Thankfully I can turn to the patron saint of butchered shamrocks for comfort, though. And also for laughs.

 

Ok, mostly laughs.

 

Thanks to Shannon H., Stephanie C., Vicky H., Darla D., Shannon U., & Allison K., who shall henceforth be singing this jingle every time they see the Pope on TV. YOU'RE WELCOME.

Wednesday
Mar132013

Ken Day Come-Ons

[dimming lights]

[queuing up sexy saxophone music]

[adjusting Speedo]

 

Hey, Bebeh.

 

How YOU doin'?

 

Today is Ken Day, bebeh doll, and that means I'm here to make all your sexy, sexy dreams come true.

 

Except maybe that one.  

(Never again, Cancun.  NEVER AGAIN.)

 

That's right, my sprinkle-coated sugar dumpling, I am about to rock your world ... by dealing you a hand of Blackjack:

Or, wait... this is a hot tub? Oh. Ok. EVEN BETTER. Mrowr.

 

Now, slide that sweet little personality of yours over here, and have an enormous glass of ketchup:

 

I warmed up this side of the concrete slab just for you. [eyebrow waggle]

 

What's wrong, my tangy berry sweet tart? Is the concrete not to your liking? 

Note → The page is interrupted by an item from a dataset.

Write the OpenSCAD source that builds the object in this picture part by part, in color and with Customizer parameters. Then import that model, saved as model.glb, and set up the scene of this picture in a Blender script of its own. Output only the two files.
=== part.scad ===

Perhaps you'd prefer some Satin Ice* sheets?

 

I don't lounge this casually for just anyone, you know. Mostly because I lack articulated elbows.

(*That one's for you, decorators.)


These boxers are really confining, though, my scrumptious fondant-wrapped cheesecake bite.

Here, let me slip into something a little more comfortable:

 

You can't see it, but I'm totally flexing for you right now. Unnng.

 

Ahh, I can tell by your dismayed expression that you're thinking EXACTLY what I'm thinking, my honey-drenched pudding pop: this DOES cover up too many of my "finer assets." [wink] Well, don't you worry. I can fix that.

[grunting]

[squelching noises]

 

Ok, my candy-coated cake pop! Prepare to meet ... THE LOINCLOTH OF LOVE:

 

Take me away, officer; I surrender to YOUR SEXINESS. 

Oh, and I should warn you: objects in the rear view are much hotter than they appear.

 

 [jiggle jiggle]

 

Thanks to Sara O., Sanne V., Mary Ann B., Frank M., Laura S., Renee D., & Lauri M. for helping me retroactively ruin a lot of people's childhoods.